Lanyard wallets, neck wallets, fanny packs as accessories — these are utility items disguised as fashion in certain trend cycles. Buy if useful; skip as an accessory choice.
Hats as an indoor item — the indoor hat reads costume in 99% of contexts. Outdoors, in proper sun or proper cold, a hat is functional; indoors it's a statement most men can't carry. See the outfit-building guide for where the line sits.
Where to spend, where to save
| Accessory | Spend bracket | Why |
|---|---|---|
| Watch | $100–$600 | Above that, the watch becomes a hobby; entry-level Japanese mechanicals look as good as luxury at arm's length. |
| Belt | $80–$200 | Full-grain construction at $80 outlasts bonded leather at any price. |
| Sunglasses | $120–$350 | Acetate construction and proper UV are the spend; above $350, brand premium. |
| Gloves | $80–$200 | Lambskin lined at $150 beats unlined cheap leather. |
| Tie | $60–$150 | A silk tie at $100 photographs equally well as one at $300. |
| Wallet | $60–$180 | Full-grain at $80 lasts a decade. |
| Jewellery | $40–$300 | Silver pieces at $40 look as good as $300 ones at conversational distance. |
The general principle: spend on construction quality, save on brand premium. A $150 belt from a maker who hand-stitches the edge outlasts a $400 designer belt with the same materials.
The wardrobe in order
If building from scratch, buy in this sequence — each piece earns its place faster than the next:
- Leather-strap watch — used every day, biggest single visual improvement
- Medium-brown belt — needed the moment a brown shoe enters the wardrobe
- Slim cardholder wallet — replaces the bulky bifold immediately
- Acetate sunglasses — needed any sunny day, lasts a decade
- Navy grenadine tie — when the first dressy occasion arrives
- Leather gloves — first winter
- Small-patterned second tie — when wedding season starts
- One piece of jewellery — last, as a refinement, not a foundation
Eight pieces. The whole accessory wardrobe of a well-dressed modern man, with no gaps and no excess. The closet of a man who buys two belts a year for a decade has twenty belts and wears two; the closet of a man who buys the right belt once has that one.
The single biggest visual mistake
If you take only one principle from this guide: match the leather. Brown belt with brown shoes; black belt with black shoes; if you're wearing a brown watch strap, the belt and shoes should be brown. This rule resolves more visual problems in a men's outfit than any other single decision, and most men ignore it. A mismatched leather wardrobe is the most common reason men in expensive clothes look unfinished. Match the leather and half the work of "looking considered" is done before you put the shirt on.
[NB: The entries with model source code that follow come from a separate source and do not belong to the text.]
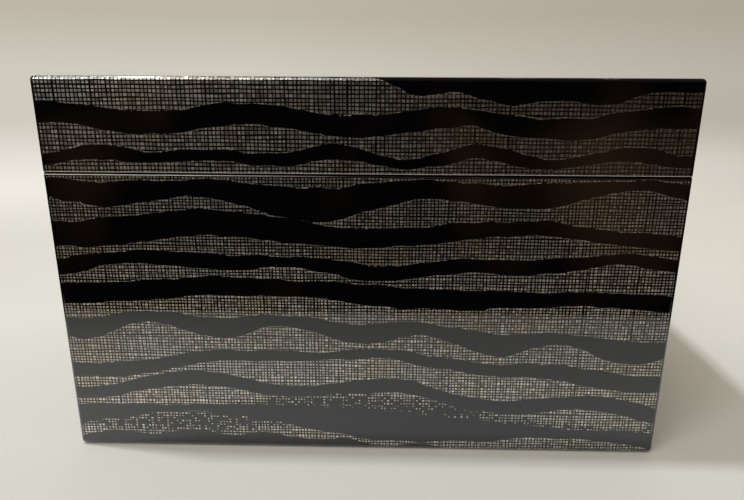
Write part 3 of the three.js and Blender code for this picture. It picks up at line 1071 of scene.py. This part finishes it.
def pale_floor(name):
    """A white table that fades into the background and mirrors as dark beyond the table's edge."""
    material, tree, output = start_material(name)
    rays = add(tree, "LightPath")
    place = add(tree, "NewGeometry").outputs["Position"]
    spot = add(tree, "SeparateXYZ", {0: place})
    table = add(tree, "BsdfPrincipled", {
        "Base Color": lit_table_tone(tree, place, spot), "Roughness": table_roughness,
    })
    direction = add(tree, "VectorMath", {0: place}, operation="NORMALIZE")
    background = add(tree, "Emission", {"Color": background_tone(tree, direction)})
    distance = add(tree, "VectorMath", {0: place}, operation="LENGTH")
    fade = add(tree, "MapRange", {
        "Value": distance.outputs["Value"], "From Min": background_from, "From Max": background_full,
    }, interpolation_type="SMOOTHSTEP")
    seen = add(tree, "MixShader", {0: fade, 1: table, 2: background})

    sides = add(tree, "VectorMath", {0: place}, operation="ABSOLUTE")
    half_box = (box_width / 2 * MM, box_depth / 2 * MM, 0.0)
    past_sides = add(tree, "VectorMath", {0: sides, 1: half_box}, operation="SUBTRACT")
    split = add(tree, "SeparateXYZ", {0: past_sides})
    beyond_box = add(tree, "Math", {0: split.outputs[0], 1: split.outputs[1]}, operation="MAXIMUM")
    off_table = add(tree, "MapRange", {
        "Value": beyond_box, "From Min": (table_reach - table_edge_softness / 2) * MM,
        "From Max": (table_reach + table_edge_softness / 2) * MM,
    })
    table_in_polish = add(tree, "BsdfDiffuse", {"Color": mirrored_table_tone(tree, spot, beyond_box)})
    from_centre = add(tree, "VectorMath", {0: place, 1: shapes_centre}, operation="SUBTRACT")
    towards_shapes = add(tree, "VectorMath", {0: from_centre}, operation="NORMALIZE")
    dark_room = add(tree, "Emission", {"Color": dark_room_tone(tree, towards_shapes)})
    mirrored = add(tree, "MixShader", {0: off_table, 1: table_in_polish, 2: dark_room})
    both = add(tree, "MixShader", {0: rays.outputs["Is Glossy Ray"], 1: seen, 2: mirrored})
    tree.links.new(both.outputs[0], output.inputs["Surface"])
    return material


floor_mesh = bpy.data.meshes.new("floor")
half_floor = floor_size / 2
floor_mesh.from_pydata(
    [(x * half_floor, y * half_floor, 0) for x, y in ((-1, -1), (1, -1), (1, 1), (-1, 1))],
    [], [(0, 1, 2, 3)],
)
floor_mesh.materials.append(pale_floor("pale_floor"))
floor = bpy.data.objects.new("floor", floor_mesh)
bpy.context.scene.collection.objects.link(floor)
print("floor", floor_size, "m wide")

# %% [markdown]
# ## The room
#
# One pale colour lights the box from all round. What the camera sees behind the box is the background.
# The polish mirrors that pale background behind the box, a dark grey ceiling above, and the dark room
# on the other sides.

# %% Room
ambient_colour = "#c9c1b5"
ceiling_colour = "#4c4a46"
ceiling_from, ceiling_full = 0.15, 0.95
wall_behind_from, wall_behind_full = 0.45, 0.9


def soft_room(name):
    """Light from all round, a pale background, and a dark room for mirrored rays."""
    world = bpy.data.worlds.new(name)
    world.use_nodes = True
    tree = world.node_tree
    tree.nodes.clear()
    rays = add(tree, "LightPath")
    direction = add(tree, "TexCoord").outputs["Generated"]
    split = add(tree, "SeparateXYZ", {0: direction})
    upward = add(tree, "MapRange", {
        "Value": split.outputs[2], "From Min": ceiling_from, "From Max": ceiling_full,
    }, interpolation_type="SMOOTHSTEP")
    mirrored = add(tree, "Mix", {
        "Factor": upward, 6: dark_room_tone(tree, direction), 7: ceiling_colour,
    }, data_type="RGBA")
    backdrop = background_tone(tree, direction)
    behind = add(tree, "MapRange", {
        "Value": split.outputs[1], "From Min": wall_behind_from, "From Max": wall_behind_full,
    })
    with_wall = add(tree, "Mix", {
        "Factor": behind, 6: mirrored.outputs[2], 7: backdrop,
    }, data_type="RGBA")
    unseen = add(tree, "Mix", {
        "Factor": rays.outputs["Is Glossy Ray"], 6: ambient_colour, 7: with_wall.outputs[2],
    }, data_type="RGBA")
    tone = add(tree, "Mix", {
        "Factor": rays.outputs["Is Camera Ray"], 6: unseen.outputs[2], 7: backdrop,
    }, data_type="RGBA")
    room = add(tree, "Background", {"Color": tone.outputs[2], "Strength": 1.0})
    add(tree, "OutputWorld", {"Surface": room})
    return world


bpy.context.scene.world = soft_room("soft_room")
print("room", ambient_colour)

# %% [markdown]
# ## Lamps
#
# The small ceiling lamp throws the box's clear shadow to the right. The large front lamp lights the
# table before the box and shows as a thin line in the left half of the lid's rounded edge. The low
# window lamp, on the left, makes the powder brighter there. Places and widths are in metres, and
# powers in watts.

# %% Lamps
def soft_lamp(name, place, width, power, tint):
    """A square lamp that faces the middle of the box."""
    data = bpy.data.lights.new(name, "AREA")
    data.size = width
    data.energy = power
    data.color = colour(tint)[:3]
    lamp = bpy.data.objects.new(name, data)
    bpy.context.scene.collection.objects.link(lamp)
    from_box = Vector(place) - Vector((0, 0, box_height / 2 * MM))
    facing = from_box.to_track_quat("Z", "Y").to_matrix().to_4x4()
    lamp.matrix_world = Matrix.Translation(place) @ facing
    return lamp


soft_lamp("ceiling_lamp", (-1.19, 0.075, 3.0), 0.18, 54.0, "#f2f8ff")
soft_lamp("front_lamp", (-0.47, -0.75, 1.35), 0.72, 5.6, "#ffffff")
soft_lamp("window_lamp", (-0.72, -0.72, 0.62), 0.45, 2.8, "#f8fbff")
bpy.context.scene.view_settings.view_transform = "Standard"
print("three lamps and a pale room")
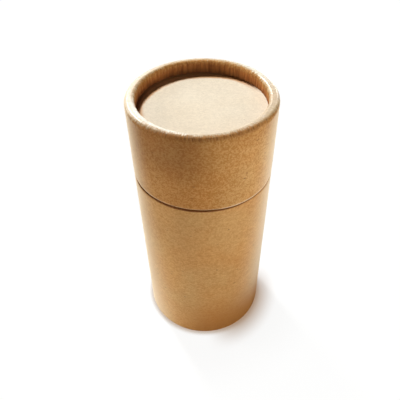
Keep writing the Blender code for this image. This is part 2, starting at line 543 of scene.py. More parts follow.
def times(tree, first, second):
    """The product of two values."""
    return reckon(tree, "MULTIPLY", first, second)


def onto(tree, value, amount, base, clamp=False):
    """A value times an amount, added onto a base."""
    return reckon(tree, "MULTIPLY_ADD", value, amount, base, clamp=clamp)


def vector(tree, operation, inputs):
    """Arithmetic on vectors."""
    return put(tree, "ShaderNodeVectorMath", inputs, operation=operation).outputs[0]


def swing(tree, value, amount, base, clamp=False):
    """A base, plus an amount times how far a value swings off one half."""
    return onto(tree, reckon(tree, "SUBTRACT", value, 0.5), amount, base, clamp)


def rise(tree, value, low, high, start=0.0, end=1.0):
    """A smooth step of a value from start to end, between low and high."""
    inputs = {"Value": value, "From Min": low, "From Max": high, "To Min": start, "To Max": end}
    return put(tree, "ShaderNodeMapRange", inputs, interpolation_type="SMOOTHSTEP").outputs[0]


def mingle(tree, share, first, second, mode="MIX"):
    """Mix two colours by a share."""
    inputs = {0: share, 6: first, 7: second}
    return put(tree, "ShaderNodeMix", inputs, data_type="RGBA", blend_type=mode).outputs[2]


def grain(tree, place, scale, detail=3.0, rough=0.55, stretch=None, turn=0.0):
    """Noise at a scale per millimetre, turned and stretched if asked."""
    if turn:
        inputs = {"Vector": place, "Angle": turn}
        place = put(tree, "ShaderNodeVectorRotate", inputs, rotation_type="Y_AXIS").outputs[0]
    if stretch:
        place = vector(tree, "MULTIPLY", {0: place, 1: stretch})
    inputs = {"Vector": place, "Scale": scale, "Detail": detail, "Roughness": rough}
    return put(tree, "ShaderNodeTexNoise", inputs).outputs["Fac"]


def effect(name, inputs, outputs):
    """Start a shader node group; returns its tree, what comes in, and what goes out.

    An input is given with its usual value, or none where it is a vector.
    """
    tree = bpy.data.node_groups.new(name, "ShaderNodeTree")
    for socket, usual in inputs.items():
        item = tree.interface.new_socket(socket, in_out="INPUT", socket_type=KINDS[type(usual)])
        if usual is not None:
            item.default_value = usual
    for socket, kind in outputs.items():
        tree.interface.new_socket(socket, in_out="OUTPUT", socket_type=kind)
    come = tree.nodes.new("NodeGroupInput").outputs
    go = tree.nodes.new("NodeGroupOutput").inputs
    return tree, come, go


def give(tree, go, **values):
    """Link what a group has made to its named outputs."""
    for socket, value in values.items():
        feed(tree, go[socket], value)


def use(tree, group, inputs):
    """Place a node group in a tree with its own values; returns what it puts out."""
    node = put(tree, "ShaderNodeGroup", {}, node_tree=group)
    for key, value in inputs.items():
        feed(tree, node.inputs[key], value)
    return node.outputs


# Colours

# Stock, each with a pale and a deep tone
KRAFT_PALE = (0.546, 0.310, 0.111, 1)
KRAFT_DEEP = (0.420, 0.207, 0.064, 1)
# The cap's kraft, a darker copy of the base's: painted shade for the less light the cap gets
CAP_SHADED_PALE = (0.480, 0.242, 0.072, 1)
CAP_SHADED_DEEP = (0.357, 0.152, 0.035, 1)
# Cream on the crest: painted light, the kraft painted pale where the key lamp falls on the top
LIT_CREAM = (0.548, 0.447, 0.300, 1)
LIT_CREAM_DEEP = (0.454, 0.343, 0.214, 1)
# The cap disc's kraft, painted pale: painted light where the key lamp falls on the top
LIT_DISC_PALE = (0.722, 0.640, 0.504, 1)
LIT_DISC_DEEP = (0.634, 0.558, 0.436, 1)
OUTER_BOARD_PALE = (0.45, 0.21, 0.075, 1)
OUTER_BOARD_DEEP = (0.33, 0.14, 0.045, 1)
NECK_BOARD_PALE = (0.47, 0.30, 0.15, 1)
NECK_BOARD_DEEP = (0.35, 0.20, 0.09, 1)
SLEEVE_BOARD_PALE = (0.47, 0.32, 0.18, 1)
SLEEVE_BOARD_DEEP = (0.35, 0.22, 0.11, 1)
PARCHMENT_PALE = (0.80, 0.72, 0.58, 1)
PARCHMENT_DEEP = (0.70, 0.61, 0.46, 1)

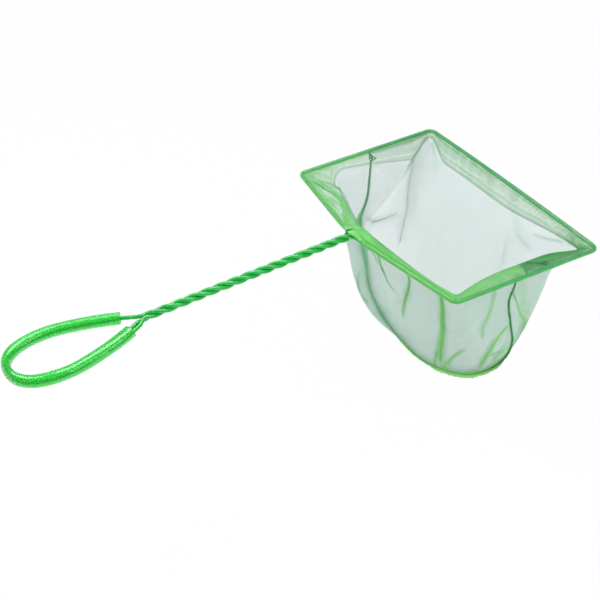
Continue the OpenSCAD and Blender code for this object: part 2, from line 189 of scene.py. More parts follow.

See all men's outfit guides → · The accessories styling guide → · Sunglasses by face shape →
Frequently asked
- What accessories should every man own?
- Seven items cover almost every situation: a leather-strap watch with a plain dial, one structured leather belt that matches a brown shoe, one acetate sunglasses in tortoise or black, one pair of leather gloves for winter, two ties (one navy grenadine, one in a small-patterned silk), one slim leather wallet, and — optionally — one small piece of jewellery (a slim chain or a signet ring). Skip anything else until those seven are right.
- Brown or black belt — which first?
- Brown. A medium-dark brown belt pairs with brown shoes (always match leather colours), and the brown-shoe wardrobe is more versatile in a modern men's closet. Buy a quality brown belt first; add a black belt only when your shoes require it (typically alongside a black derby or oxford for formal events).
- How wide should a men's belt be?
- 35mm (about 1.4 inches) is the modern standard for most casual and smart-casual outfits. 30mm is the formal width — pair with a slim dress shoe and a slim suit trouser. Anything wider than 38mm (1.5 inches) is a workwear or western belt; reserve for that styling specifically. The buckle should be proportionate to the strap — narrow strap, narrow buckle.
- Can men wear jewellery without it looking like too much?
- Yes — the rule is *one piece, well chosen, that you wear every day*. A slim chain at the collar, a signet ring on the little finger, or a thin bracelet that disappears under a cuff. The error is wearing several at once, or buying something flashy worn occasionally. One quiet piece worn always reads more confident than three loud ones worn sometimes.
- Are bracelets acceptable for men?
- A single discreet bracelet — a thin leather cord, a slim chain, or a beaded piece in natural stone — works well, especially in summer when sleeves are rolled. Avoid stacks of multiple bracelets unless that's clearly part of a deliberate aesthetic. The bracelet should sit close to the wrist and not slide past the wristbone.
- What sunglasses suit most men?
- Three frame shapes cover almost every face: a slim acetate Wayfarer-style in tortoise or black (most universally flattering), a thin metal aviator in gold or silver (more relaxed), and a square acetate frame in dark tortoise (works on rounder faces). The rule of contrast applies — angular face wants softer frames, softer face wants more angular frames. See [the sunglasses by face shape guide](/sunglasses-by-face-shape) for the full breakdown.
- Do I need a tie if I work in a casual office?
- Probably not as a daily item, but owning two is still worth it. A solid navy knitted or grenadine silk tie handles weddings, funerals, interviews, and the occasional formal evening; a small-patterned silk tie in a deeper colour (forest, oxblood, charcoal) handles dressier social events. Two ties, both quality, beats six cheap ones.